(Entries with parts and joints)
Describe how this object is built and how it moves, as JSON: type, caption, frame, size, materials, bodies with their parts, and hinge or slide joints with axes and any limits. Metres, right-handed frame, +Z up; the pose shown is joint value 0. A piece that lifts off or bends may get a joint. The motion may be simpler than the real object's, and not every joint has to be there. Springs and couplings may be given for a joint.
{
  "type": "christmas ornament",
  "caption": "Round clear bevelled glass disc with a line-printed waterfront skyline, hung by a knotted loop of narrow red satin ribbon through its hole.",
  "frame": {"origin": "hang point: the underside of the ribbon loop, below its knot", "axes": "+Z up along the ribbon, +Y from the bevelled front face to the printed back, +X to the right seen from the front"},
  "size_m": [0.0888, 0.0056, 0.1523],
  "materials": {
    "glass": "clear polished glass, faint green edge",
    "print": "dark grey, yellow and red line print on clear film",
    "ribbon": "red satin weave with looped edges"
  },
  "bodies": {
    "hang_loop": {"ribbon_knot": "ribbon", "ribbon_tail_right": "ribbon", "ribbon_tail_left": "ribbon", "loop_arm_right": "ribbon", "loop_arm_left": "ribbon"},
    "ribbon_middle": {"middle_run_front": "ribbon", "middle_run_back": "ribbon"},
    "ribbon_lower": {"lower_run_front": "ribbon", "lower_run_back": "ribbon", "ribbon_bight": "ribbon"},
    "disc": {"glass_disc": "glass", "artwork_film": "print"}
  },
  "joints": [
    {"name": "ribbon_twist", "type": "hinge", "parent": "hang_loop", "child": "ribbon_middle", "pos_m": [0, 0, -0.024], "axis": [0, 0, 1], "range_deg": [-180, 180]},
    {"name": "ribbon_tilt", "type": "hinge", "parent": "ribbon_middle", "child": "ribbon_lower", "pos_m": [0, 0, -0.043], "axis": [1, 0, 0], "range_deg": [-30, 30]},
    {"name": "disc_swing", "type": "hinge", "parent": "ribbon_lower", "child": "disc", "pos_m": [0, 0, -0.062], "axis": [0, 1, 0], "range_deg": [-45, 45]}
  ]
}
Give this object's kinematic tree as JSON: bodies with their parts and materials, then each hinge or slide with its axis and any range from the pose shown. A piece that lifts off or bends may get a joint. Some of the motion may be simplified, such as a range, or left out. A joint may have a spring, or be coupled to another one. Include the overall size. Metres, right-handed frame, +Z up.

» **What this task involves**: Copy all the lines, exactly.

» **Expected answer**:
Describe how this object is built and how it moves, as JSON: type, caption, frame, size, materials, bodies with their parts, and hinge or slide joints with axes and any limits. Metres, right-handed frame, +Z up; the pose shown is joint value 0. A piece that lifts off or bends may get a joint. The motion may be simpler than the real object's, and not every joint has to be there. Springs and couplings may be given for a joint.
{
  "type": "christmas ornament",
  "caption": "Round clear bevelled glass disc with a line-printed waterfront skyline, hung by a knotted loop of narrow red satin ribbon through its hole.",
  "frame": {"origin": "hang point: the underside of the ribbon loop, below its knot", "axes": "+Z up along the ribbon, +Y from the bevelled front face to the printed back, +X to the right seen from the front"},
  "size_m": [0.0888, 0.0056, 0.1523],
  "materials": {
    "glass": "clear polished glass, faint green edge",
    "print": "dark grey, yellow and red line print on clear film",
    "ribbon": "red satin weave with looped edges"
  },
  "bodies": {
    "hang_loop": {"ribbon_knot": "ribbon", "ribbon_tail_right": "ribbon", "ribbon_tail_left": "ribbon", "loop_arm_right": "ribbon", "loop_arm_left": "ribbon"},
    "ribbon_middle": {"middle_run_front": "ribbon", "middle_run_back": "ribbon"},
    "ribbon_lower": {"lower_run_front": "ribbon", "lower_run_back": "ribbon", "ribbon_bight": "ribbon"},
    "disc": {"glass_disc": "glass", "artwork_film": "print"}
  },
  "joints": [
    {"name": "ribbon_twist", "type": "hinge", "parent": "hang_loop", "child": "ribbon_middle", "pos_m": [0, 0, -0.024], "axis": [0, 0, 1], "range_deg": [-180, 180]},
    {"name": "ribbon_tilt", "type": "hinge", "parent": "ribbon_middle", "child": "ribbon_lower", "pos_m": [0, 0, -0.043], "axis": [1, 0, 0], "range_deg": [-30, 30]},
    {"name": "disc_swing", "type": "hinge", "parent": "ribbon_lower", "child": "disc", "pos_m": [0, 0, -0.062], "axis": [0, 1, 0], "range_deg": [-45, 45]}
  ]
}
Give this object's kinematic tree as JSON: bodies with their parts and materials, then each hinge or slide with its axis and any range from the pose shown. A piece that lifts off or bends may get a joint. Some of the motion may be simplified, such as a range, or left out. A joint may have a spring, or be coupled to another one. Include the overall size. Metres, right-handed frame, +Z up.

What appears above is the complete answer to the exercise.